My attorney is filing my objection to the notice of intent to
compensate. We have a couple of reasons in our objection, so at least
the runaway train that this has been is momentarily paused.
--
Julia Pond
juliapond@xxxxxxxxxxx
On Sun, Jun 23, 2019, at 10:13 AM, Robert Johnson wrote:
Hello,
My name is Eva Johnson, I am Robert Johnson's wife. We wrote and
sent the letter to all we could, in an attempt to get everybody
together. This list-serve is a great idea, thank for setting it up.
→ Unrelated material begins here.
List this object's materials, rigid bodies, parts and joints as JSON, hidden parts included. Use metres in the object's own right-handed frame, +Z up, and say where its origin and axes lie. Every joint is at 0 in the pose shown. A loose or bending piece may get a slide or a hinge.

I think that we should pursue Julia's suggestion and file a motion to
change receivership. My husband I have been talking to our attorney
and we were told that we could also force AEM into involuntary
bankruptcy (possibly in federal court), which takes it out of the
receivership and puts it into court. We need to meet ASAP. I am not
sure how to make this happen, anyone have an idea or would want to
take this on? We will have our attorney show up and help us figure
out our options. But time is of the essence. We want to meet with
as few or as many as are willing to do so. Thank you,
Eva and Rob Johnson
On Thu, Jun 20, 2019 at 4:24 PM Julia Pond <juliapond@xxxxxxxxxxx>
wrote:
All,
It only takes a motion of two or more creditors (served and filed
within 30 days of the notice mailed to creditors) to make the court
order a meeting of all creditors to determine whether a person other
than the assignee named in the assignment should be appointed as a
general receiver.
I think we ought to at least try to get someone who doesn’t have such
high fees AND get Ross’ attorneys out of this process.
As it stands, Hamstreet and the attorneys are on track to bill over a
million dollars by year end, and in any tough decision will favor
Ross over any or all of us—if it keeps the money flowing.